1. "Conglomeration (or: The Grand Pathetic Suite)" (26:54) - a. "Bloody Racket" - opens as a djenty Tech Metal song that turns into a metallic MAGMA-ish Zeuhl song with choir singing "Bloody Racket." Brilliant synthesis and pretty flawless imitation. The future direction of Zeuhl? - b. "Your Silly Stare" - feels like an attempt at a JETHRO TULL style though it turns into more of a high energy Van Der Graaf Generator sound. - c. "A Mockery in the Making" - "a broken man" section falls into the realm of THE FLOWER KINGS or even MARILLION--though the instrumental section in the eight thru tenth minutes feels more like SEVEN IMPALE. - d. "The Different Tastes of Sick" - e. "A Mockery Well Made" - f. "Life Is Tough (When You're Me)" - is simple, melodic and very funny ("I've nothing left to say but I say it anyway..." using familiar sound. - g. "Saucy Tiara Woman!" - an skillful instrumental display that is trying to be JETHRO TULL and HEART and yet becomes a little HARMONIUM-like with the soft, sustained background sax--before, that is, all hell breaks loose with shredding electric guitar solo. - h. "Another Pear of Ice" - the lines of demarcation among the final three songs (including: i. "Con-girl Omen Ratio 1" and j. "Overture") of this suite are indecipherable to me, but they continue the amped up STRAWBS/JTULL style. Lots of Mellotron, impassioned vocals, and even some djent and folk-jazz. All's well that ends well and this does end well. (9.5/10)

2. "A Failing Ember" (9:27) the album's shortest song, full of mundane and quirk, starts out with - a. "Never Innocent Again"- a three-minute acoustic guitar-based song with a very repetitious vocal melody. - b. "The Winding Stair" - starts out with an odd-tempo SEVEN IMPALE sound that gets heavier like MYRATH or ORPHANED LAND before suddenly switching off at 4:45. - c. "Three Flowers" - Two lone solo acoustic nylon-stringed guitars playing in a near-Spanish style before multiple tracked vocals enter and sing with/over. Some odd rhythms, instruments and styles filter in and out over the next part culminating in a baby's babeling over some odd organ/Mellotron sounds. - d. "Deus Caritatis" - the final 25 seconds of Latin "gregorian" chanting. (8.5/10)

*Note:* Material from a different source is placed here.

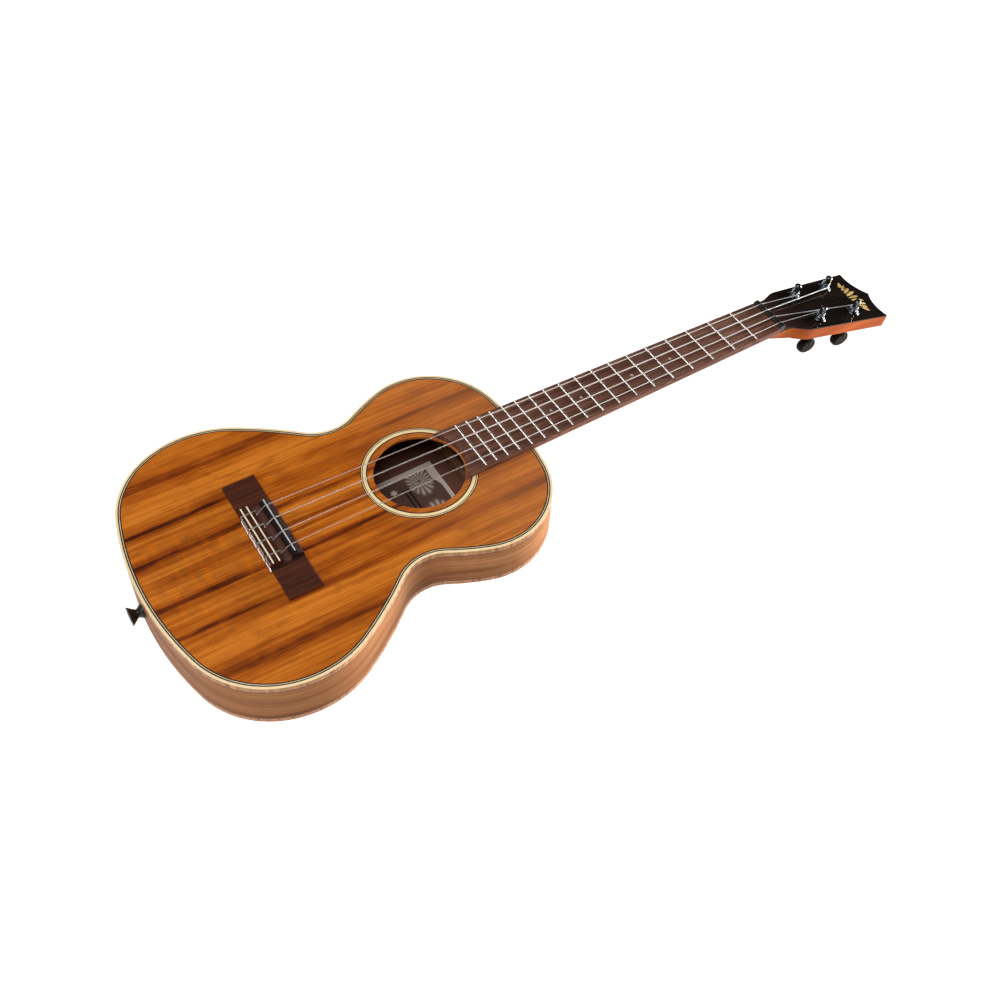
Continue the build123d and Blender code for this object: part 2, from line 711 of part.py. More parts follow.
with BuildPart() as peg_bushing:
    with Locations((0, 0, -6)):
        Cylinder(PEG_HOLE_RADIUS, 7.6, align=(Align.CENTER, Align.CENTER, Align.MIN))
    fillet(peg_bushing.faces().sort_by(Axis.Z)[-1].edges(), 0.5)
    Cylinder(POST_RADIUS + POST_CLEARANCE, 20, mode=Mode.SUBTRACT)

with BuildPart() as peg_collar:
    with Locations((0, 0, -HEAD_THICKNESS)):
        Cylinder(PEG_HOLE_RADIUS, 4, align=(Align.CENTER, Align.CENTER, Align.MIN))
        Cylinder(COLLAR_RADIUS, COLLAR_THICKNESS, align=(Align.CENTER, Align.CENTER, Align.MAX))
    fillet(peg_collar.faces().sort_by(Axis.Z)[0].edges(), 1.2)
    Cylinder(POST_RADIUS + POST_CLEARANCE, 60, mode=Mode.SUBTRACT)

BUTTON_FACE = -HEAD_THICKNESS - COLLAR_THICKNESS - 0.3
BUTTON_END = BUTTON_CENTRE - BUTTON_LENGTH / 2
POST_END = BUTTON_END + 5.0

with BuildPart() as peg_post:
    with BuildSketch(Plane.XZ):
        with BuildLine():
            Polyline(
                (0, POST_END),
                (POST_RADIUS, POST_END),
                (POST_RADIUS, 1.7),
                (POST_WAIST_RADIUS, 2.4),
                (POST_WAIST_RADIUS, 8.0),
                (POST_RADIUS, 8.8),
                (POST_RADIUS, POST_TOP - 0.8),
                (POST_RADIUS - 0.8, POST_TOP),
                (0, POST_TOP),
                close=True,
            )
        make_face()
    revolve(axis=Axis.Z)
    with Locations((0, 0, 6.6)):
        Cylinder(0.7, 20, rotation=(90, 0, 0), mode=Mode.SUBTRACT)
    with Locations((0, 0, POST_END)):
        Cylinder(1.0, 6, align=(Align.CENTER, Align.CENTER, Align.MIN), mode=Mode.SUBTRACT)

with BuildPart() as peg_button:
    with BuildSketch(Plane.XZ.offset(-BUTTON_THICKNESS / 2)):
        with Locations((0, BUTTON_CENTRE)):
            Ellipse(BUTTON_WIDTH / 2, BUTTON_LENGTH / 2)
    extrude(amount=BUTTON_THICKNESS)
    fillet(peg_button.edges().group_by(Axis.Y)[0], 2.6)
    fillet(peg_button.edges().group_by(Axis.Y)[-1], 2.6)
    with BuildSketch(Plane.XZ):
        with BuildLine():
            Polyline(
                (0, BUTTON_FACE),
                (5.6, BUTTON_FACE),
                (5.6, BUTTON_FACE - 1.6),
                (3.9, BUTTON_FACE - 3.6),
                (3.9, BUTTON_CENTRE + 2),
                (0, BUTTON_CENTRE + 2),
                close=True,
            )
        make_face()
    revolve(axis=Axis.Z)
    with Locations((0, 0, POST_END)):
        Cylinder(POST_RADIUS, 40, align=(Align.CENTER, Align.CENTER, Align.MIN), mode=Mode.SUBTRACT)
    Cylinder(1.0, 200, mode=Mode.SUBTRACT)
    with Locations((0, 0, BUTTON_END + 0.9)):
        Cylinder(2.3, 8, align=(Align.CENTER, Align.CENTER, Align.MAX), mode=Mode.SUBTRACT)

with BuildPart() as peg_screw:
    with Locations((0, 0, BUTTON_END + 0.9)):
        Cylinder(1.0, 9, align=(Align.CENTER, Align.CENTER, Align.MIN))
        Cylinder(2.1, 0.8, align=(Align.CENTER, Align.CENTER, Align.MAX))
    fillet(peg_screw.faces().sort_by(Axis.Z)[0].edges(), 0.3)
    with Locations((0, 0, BUTTON_END)):
        Box(3.0, 0.6, 1.0, mode=Mode.SUBTRACT)
        Box(0.6, 3.0, 1.0, mode=Mode.SUBTRACT)

peg_places = {name: HEAD.location * Pos(along, across, 0) for name, along, across in PEGS}

with BuildPart() as tuner_washers:
    for place in peg_places.values():
        add(place * peg_washer.part)
save(tuner_washers.part, "tuner_washers")

with BuildPart() as tuner_bushings:
    for place in peg_places.values():
        add(place * peg_bushing.part)
save(tuner_bushings.part, "tuner_bushings")

with BuildPart() as tuner_collars:
    for place in peg_places.values():
        add(place * peg_collar.part)
save(tuner_collars.part, "tuner_collars")

for name, radius, saddle_y, nut_y in STRINGS:
    place = peg_places[name]
    save(place * peg_post.part, "post_" + name)
    save(place * peg_button.part, "button_" + name)
    save(place * peg_screw.part, "button_screw_" + name)
    coil_radius = POST_WAIST_RADIUS + radius
    pitch = 2 * radius + 0.06
    with BuildPart() as winding:
        with BuildLine(Plane.XY.offset(WRAP_HEIGHT - pitch)) as turns:
            Helix(pitch=pitch, height=3 * pitch, radius=coil_radius)
        with BuildSketch(Plane(origin=turns.line @ 0, z_dir=turns.line % 0)):
            Circle(radius - 0.01)
        sweep(is_frenet=True)
    save(place * winding.part, "winding_" + name)
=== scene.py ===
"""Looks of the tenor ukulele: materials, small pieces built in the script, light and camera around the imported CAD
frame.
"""

import math

import bmesh
import bpy
from mathutils import Matrix, Vector


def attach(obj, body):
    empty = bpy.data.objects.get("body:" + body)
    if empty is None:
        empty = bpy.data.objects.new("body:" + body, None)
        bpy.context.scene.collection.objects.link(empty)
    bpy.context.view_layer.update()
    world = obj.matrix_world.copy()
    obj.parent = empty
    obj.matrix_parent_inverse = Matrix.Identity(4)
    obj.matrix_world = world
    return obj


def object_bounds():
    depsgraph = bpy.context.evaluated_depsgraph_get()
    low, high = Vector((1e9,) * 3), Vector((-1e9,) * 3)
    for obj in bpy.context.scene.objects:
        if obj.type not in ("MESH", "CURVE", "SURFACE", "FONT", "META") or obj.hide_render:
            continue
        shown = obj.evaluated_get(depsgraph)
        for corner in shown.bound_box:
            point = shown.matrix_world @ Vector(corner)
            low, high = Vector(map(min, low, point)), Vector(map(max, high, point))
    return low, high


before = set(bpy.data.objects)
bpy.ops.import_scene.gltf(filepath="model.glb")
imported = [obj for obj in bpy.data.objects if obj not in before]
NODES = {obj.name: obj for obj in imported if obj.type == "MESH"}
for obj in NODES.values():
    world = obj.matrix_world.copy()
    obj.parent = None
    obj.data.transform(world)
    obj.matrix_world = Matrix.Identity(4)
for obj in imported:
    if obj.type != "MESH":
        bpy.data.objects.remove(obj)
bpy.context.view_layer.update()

# Places on the instrument, in metres in the row frame.
TOP_Z = 0.040  # upper face of the soundboard
NUT_X = 0.432  # where the open strings end
SADDLE_TOP = TOP_Z + 0.0092
BRIDGE_REAR_X = -0.0185
RAISED_HALF_WIDTH = 0.0263  # of the bridge's tie block and saddle block
BODY = "instrument"  # everything but the pegs


# ---------------------------------------------------------------- materials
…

3. "Stalker" (19:55) The final epic opens with some Mediterranean-sounding guitar and Burt Bacharach-soundtrack vocals (uncredited female included!) before a nicely grooving Neo prog rock jam opens up at 1:08. Then at the 2:00 mark it shifts into a more scaled back, acoustic-base for support of a vocal section. The heavier chorus section that launches at the end of the fourth minute (and again at the 5:00 mark) is reminiscent of some RIVERSIDE riffs. At 5:42 some heavier electric guitar chords and bass begin a slowly-ascending-chord interplay that results in a throbbing organ and sax--and, later--electric guitar-synth--duet at the fore. The baseline riff persists throughout the mid-section sounding a lot like RIVERSIDE's "Second Life Syndrome" while the saxophone solos. At the end of the fourteenth minute a solo nylon string acoustic guitar combining Steve Hackett's "Blood on the Rooftops" with Steve Howe's "Awaken" riff breaks down the flow. The male vocal brings us back into full band until at 15:20 saxophone and organ take us through no less than three transitory passages before we come to the Inevitable Anticlimax and Fade-out. Nice song if not as fresh or inventive as the album's first song. (9/10)

4.5 stars; a near-masterpiece of progressive rock music. The reason I've decided to rate it down to four stars hear on PA is that my interested, attention, and enjoyment of this album has waned over the many listens I've subjected myself to. The one song that continues to impress and interest me--despite its flaws--is the first and longest, the tongue-in-cheek, "Conglomeration (The Grand Pathetic Suite)."